Scam-spotting – Top 5 Cons to Steer Clear of

Show of hands.
Who’s fallen for something they shouldn’t have? Got a Royal Mail text saying your parcel was waiting for you?
One guy was scammed out of £12,000 after he was duped by a fake Royal Mail text.
Clicked on a link you didn’t actually trust? HMRC offered you a too-good-to-be-true tax refund?
Tempting as that may be, HMRC will never ask for your bank account details via text or email.
According to Action Fraud, scams like these cost us up to £190bn a year.
Can you spot a scam?
It’s easier than you’d think to fall victim to fraudsters, and with the cost-of-living crisis crushing us Brits, scammers are preying on our desperation to make some cash.
Don’t be fooled into handing your money over.
Here are five top money-making scams.
- Cryptocurrency scams
Cryptocurrency is a digital or virtual currency and transactions are made without banks verifying them. Your ‘money’ exists in the form of digital entries on an online database, with transactions recorded in a public ledger. The most common one is Bitcoin, and you keep your ‘cash’ in a digital wallet.
Crypto con artists will cold call you or make contact on social media. They’ll tempt you with investment opportunities promising huge profits. You’ll be persuaded to open a trading account on a professional-looking website with logos that look like famous brands and fake celebrity endorsements.
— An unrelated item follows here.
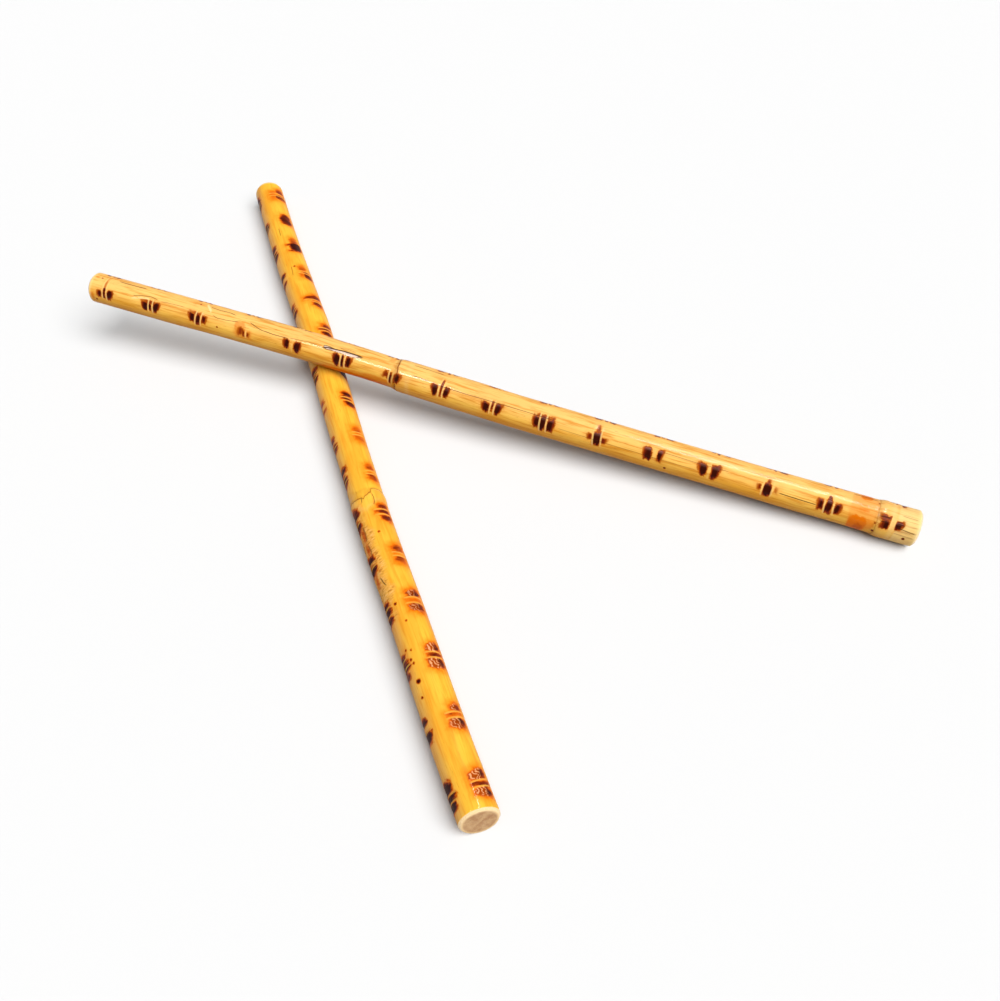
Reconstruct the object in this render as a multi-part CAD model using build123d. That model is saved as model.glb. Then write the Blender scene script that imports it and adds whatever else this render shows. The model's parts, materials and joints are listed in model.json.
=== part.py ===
from build123d import *
import math
import os

# A pair of varnished rattan training canes, one lying on the other in a slanting cross.
#
# Row frame: +Z up from the floor, +X along the upper stick as seen from above, and the origin on
# the floor under the middle of the pair's box. Millimetres and degrees.
#
# "Along" is a distance on a stick from its tip end. Every stick is first made in its own frame: +X
# from tip to butt, +Y to the stick's left and +Z up.

# Driving dimensions
STICK_LENGTH = 660.0        # 26 inches, the usual length of a single stick
CROSS_ANGLE = 50.4          # between the two sticks, seen from above
UPPER_CROSS_AT = 206.0      # along the upper stick, over the crossing
LOWER_CROSS_AT = 277.0      # along the lower stick, under the crossing
REST_GAP = 0.3              # clearance where the two round sticks cross
END_CHAMFER = 1.4           # sanded edge round each sawn end
TRUE_END = 60.0             # straight round stretch at an end, which takes a cap or a rack's hole
SHORT_END = 15.0            # the same beyond the upper stick's last node, near its butt
TILT_STEPS = 20             # rounds of solving for the upper stick's slope

# The natural shape of each cane between its true ends: (along, diameter, bow to the left).
# A cane is thicker or thinner from one internode to the next, and bends a little at its nodes.
UPPER_TIP_DIAMETER = 24.4
UPPER_TIP_BOW = (-1.8, -0.6)        # at the sawn end, and where the true end stops
UPPER_SHAPE = [
    (130.0, 23.6, 1.0),
    (180.0, 23.7, 2.0),
    (225.0, 23.4, 1.9),
    (267.0, 23.1, 1.0),             # first node's lower ring
    (273.5, 25.2, 0.6),             # first node's crest
    (290.0, 25.4, 0.2),
    (340.0, 25.5, -0.6),
    (380.0, 25.1, -1.0),
    (430.0, 24.7, -0.7),
    (540.0, 24.1, -0.1),
    (629.0, 24.3, 0.8),             # second node's lower ring
    (636.0, 26.3, 0.7),             # second node's crest
]
UPPER_BUTT_DIAMETER = 26.1
UPPER_BUTT_BOW = (0.7, 1.0)         # where the true end starts, and at the sawn end

LOWER_TIP_DIAMETER = 25.9
LOWER_TIP_BOW = (1.1, 0.2)
LOWER_SHAPE = [
    (100.0, 26.2, -0.1),
    (130.0, 26.6, 0.0),
    (180.0, 26.5, 0.7),
    (210.0, 26.5, 1.2),
    (277.0, 26.1, 0.7),
    (310.0, 25.8, -0.1),
    (345.0, 25.3, -0.8),
    (378.0, 24.8, -1.1),
    (411.0, 24.7, -1.3),            # node's lower ring
    (417.0, 25.7, -1.4),            # node's crest
    (430.0, 25.3, -1.5),
    (480.0, 25.2, -0.9),
    (510.0, 25.0, -0.1),
    (560.0, 25.1, 0.4),
]
LOWER_BUTT_DIAMETER = 25.1
LOWER_BUTT_BOW = (0.8, 2.6)


def station(along, diameter, bow, on_floor):
    """A round section's centre and radius. A stick on the floor has its underside straight."""
    radius = diameter / 2
    height = radius if on_floor else 0.0
    return Vector(along, bow, height), radius


def true_end(sawn, inner):
    """A chamfered cylinder from the sawn end's station to the station where the cane's shape starts."""
    (sawn_centre, radius), (inner_centre, _) = sawn, inner
    run = inner_centre - sawn_centre
    base = Plane(origin=sawn_centre, x_dir=(0, 0, 1), z_dir=run.normalized())
    rod = base * Cylinder(radius, run.length, align=(Align.CENTER, Align.CENTER, Align.MIN))
    rim = rod.edges().filter_by(GeomType.CIRCLE).sort_by_distance(sawn_centre)[0]
    return chamfer(rim, END_CHAMFER)


def section(centre, radius, run):
    """A round face on a station, square to this run of the stick."""
    plane = Plane(origin=centre, x_dir=(0, 0, 1), z_dir=run.normalized())
    return (plane * Circle(radius)).face()


def middle(tip, stations, butt):
    """The cane between its true ends, which stop at the first and last stations: straight-sided from
    one round section to the next. The outer two sections are square to the true ends."""
    centres = [centre for centre, _ in stations]
    befores = [tip[0], *centres[:-2], centres[-1]]
    afters = [centres[0], *centres[2:], butt[0]]
    sections = [section(centre, radius, after - before)
                for (centre, radius), before, after in zip(stations, befores, afters)]
    return loft(sections, ruled=True)


def stick(tip_diameter, tip_bow, shape, butt_diameter, butt_bow, butt_length, on_floor=False):
    """One solid cane in its own frame, with its tip at X = 0."""
    tip = station(0.0, tip_diameter, tip_bow[0], on_floor)
    tip_inner = station(TRUE_END, tip_diameter, tip_bow[1], on_floor)
    butt_inner = station(STICK_LENGTH - butt_length, butt_diameter, butt_bow[0], on_floor)
    butt = station(STICK_LENGTH, butt_diameter, butt_bow[1], on_floor)
    body = [station(*row, on_floor) for row in shape]
    cane = middle(tip, [tip_inner, *body, butt_inner], butt)
    return true_end(tip, tip_inner) + cane + true_end(butt, butt_inner)


def radius_at(along, shape):
    """A stick's radius at a place between two of its shape's stations."""
    for (a, diameter_a, _), (b, diameter_b, _) in zip(shape, shape[1:]):
        if a <= along <= b:
            return (diameter_a + (diameter_b - diameter_a) * (along - a) / (b - a)) / 2
    raise ValueError("no station on one side of this place")


def upper_tilt():
    """The upper stick's slope, and its axis height over the crossing: its butt's rim is on the floor."""
    on_top = 2 * radius_at(LOWER_CROSS_AT, LOWER_SHAPE) + REST_GAP
    upper_radius = radius_at(UPPER_CROSS_AT, UPPER_SHAPE)
    # The lowest point is the chamfer's outer corner under the butt.
    corner_along = STICK_LENGTH - END_CHAMFER - UPPER_CROSS_AT
    butt_radius = UPPER_BUTT_DIAMETER / 2
    slope = 0.0
    for _ in range(TILT_STEPS):
        height = on_top + upper_radius / math.cos(slope)
        slope = math.asin((height - butt_radius * math.cos(slope)) / corner_along)
    return math.degrees(slope), height


lower_own = stick(LOWER_TIP_DIAMETER, LOWER_TIP_BOW, LOWER_SHAPE,
                  LOWER_BUTT_DIAMETER, LOWER_BUTT_BOW, TRUE_END, on_floor=True)
upper_own = stick(UPPER_TIP_DIAMETER, UPPER_TIP_BOW, UPPER_SHAPE,
                  UPPER_BUTT_DIAMETER, UPPER_BUTT_BOW, SHORT_END)

# With the crossing over the frame's origin: the lower stick's butt swings towards -Y.
tilt, crossing_height = upper_tilt()
lower_placed = Rot(0, 0, -CROSS_ANGLE) * Pos(-LOWER_CROSS_AT, 0, 0) * lower_own
upper_placed = Pos(0, 0, crossing_height) * Rot(0, tilt, 0) * Pos(-UPPER_CROSS_AT, 0, 0) * upper_own

# The origin goes under the middle of the pair's box.
box = Compound([lower_placed, upper_placed]).bounding_box()
to_origin = Pos(-box.center().X, -box.center().Y, 0)
nodes = {
    "lower_stick": to_origin * lower_placed,
    "upper_stick": to_origin * upper_placed,
}

os.makedirs("parts", exist_ok=True)
for name, solid in nodes.items():
    solid.label = name
    export_step(solid, f"parts/{name}.step")
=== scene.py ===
import json
import math
import random
from collections import namedtuple

import bpy
import numpy as np
from mathutils import Matrix, Vector


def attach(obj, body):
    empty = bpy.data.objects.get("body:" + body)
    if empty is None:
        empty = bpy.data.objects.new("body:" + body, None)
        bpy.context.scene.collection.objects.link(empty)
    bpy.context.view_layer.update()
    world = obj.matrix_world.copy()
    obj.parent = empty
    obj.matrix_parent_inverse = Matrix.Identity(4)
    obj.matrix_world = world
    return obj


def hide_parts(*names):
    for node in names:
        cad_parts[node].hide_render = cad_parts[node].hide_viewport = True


# Two varnished rattan training canes, one lying across the other.
#
# Each cane is one mesh, built round the CAD stick's own round sections. A place on a cane is
# (along, angle): millimetres from the tip's sawn end, and degrees round from the top line. Angles
# grow towards the stick's right-hand side, looking from its tip to its butt.

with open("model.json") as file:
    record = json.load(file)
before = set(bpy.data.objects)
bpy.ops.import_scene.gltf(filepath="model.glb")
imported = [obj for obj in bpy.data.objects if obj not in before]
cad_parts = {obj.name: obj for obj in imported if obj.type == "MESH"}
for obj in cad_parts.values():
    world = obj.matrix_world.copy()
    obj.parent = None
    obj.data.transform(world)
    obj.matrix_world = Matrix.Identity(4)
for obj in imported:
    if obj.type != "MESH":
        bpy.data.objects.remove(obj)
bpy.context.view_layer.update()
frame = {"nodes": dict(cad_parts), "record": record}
mounts = {mount["name"]: mount for mount in frame["record"]["mounts"]}

MM = 0.001

# The mesh
AROUND = 114  # points round a stick
FINE_STEP = 0.6  # mm between rings of points in a mark, node or speck
COARSE_STEP = 1.5  # and elsewhere
SKIN_INSET = 0.12  # mm that the sanded skin lies inside the CAD solid
CHAMFER = 1.4  # mm, the sanded edge of a sawn end
CHAMFER_RINGS = 5
FACE_RINGS = 22
SECTION_GAP = 0.3  # mm: CAD points further apart than this, along, are in different sections
VARNISHED, SANDED, SAWN = 0, 1, 2  # the skin's, chamfers' and sawn faces' material index
LEAN_LENGTH = 24.0  # mm from the butt where its lean starts to shift the rings
LEAN_TOWARDS = 20.0  # degrees round, where a leaning butt is furthest back
LOWER_OFF_SQUARE = 3.3  # mm that the lower stick's butt leans across its width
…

Once you’ve made a deposit they’ll urge you to make more and more payments to earn the most profit. Then both the fraudster and website will disappear along with your cash.
Think you couldn’t be conned?
A woman swindled a retired businessman out of £6k after approaching him on LinkedIn. Pretending to be a finance director from Washington DC, she lured him into a WhatsApp chat. She then used his interest in Bitcoin to convince him to start trading via an app.
Crypto fraud victim: “I realised I’d been had, good and proper” | Essex Police
The con woman, who called herself Alice, used her ‘glamorous’ looks and lifestyle to make him part with his cash – meaning he was also the target of a romance scam.
- Online Shopping Scams
We’re all shopping for bargains these days. That makes us easy pickings for scammers selling fake goods, heavily discounted items, freebies – or even products that don’t actually exist.
These can include anything from toys and clothes to slimming pills and perfumes, promoted on paid-for ads that pop up on your social media feed. These will take you to a website where you’ll be asked to give payment details.
This type of fraud happens so often in the UK, MPs have said some social media channels should compensate those ripped off via their sites.
A recent survey by Amazon marketing experts, Optimizon, said one in five shoppers interviewed didn’t get what they thought they’d paid for. Be a savvy shopper and check the seller out before your basket.
- Phishing and smishing scams
Scammers use email (phishing) and text (smishing) to send messages that look like official-looking requests, for example from your bank or the government.
They’ll ask you to enter account details and passwords, make a payment, reply to a message, download an attachment, or click a link. Don’t do it.
One woman lost her £50k house deposit after her email was hacked by a fraudster pretending to be her lawyer.
UK woman loses life savings to phishing email | Digital Trends
- Pension scams
Pension scammers will approach you by email, phone or post and can sound extremely credible, even saying they’re backed by the Financial Conduct Authority (FCA).
Fake schemes to steal your savings include pension offers, reviews, early access to funds, and investments. You’ll be pushed to act fast with the promise of lots more cash.
Fraudsters will target any size of pension pot. People have lost anything from under £1k to £500k according to the FCA.
The FCA also reports that two thirds of pension holders were sure they’d spot a pension scam – yet they were five times more likely to say yes to a free pension review from a stranger online than someone in their local pub!
- Ponzi scam
A Ponzi scheme offers massive profits on an investment. It can be easy to get drawn in because it seems to pay off at first. But there is no investment.
This scam works a bit like a pyramid scheme in that the cash you get back at the start is paid for by previous victims. Scammers gain credibility by convincing you to sign up your family and friends and keep the scheme going until they run out of new investors to fund it.
These hard-sell scammers use slick techniques, clever jargon and posh promotional material. You’ll only realise you’ve been conned when everything collapses.
In one case, a fraudster managed to steal over £14.5 million from 55 victims, some of them his friends. He told them their cash was in a high interest bank account, when really he was using it to fund his gambling habit.
This kind of scam can end up a double whammy as your details will often be sold on to other sharks. They’ll target you when you’re extra vulnerable and offer to get your money back in return for a fee.
Always be wary of get-rich-quick schemes. Only use FCA-authorised financial services firms listed on this register.
If you’ve fallen victim to a scam, don’t be embarrassed. Fight back and report it to Action Fraud online or by calling 0300 123 2040.
And remember…If something sounds too good to be true, it probably is.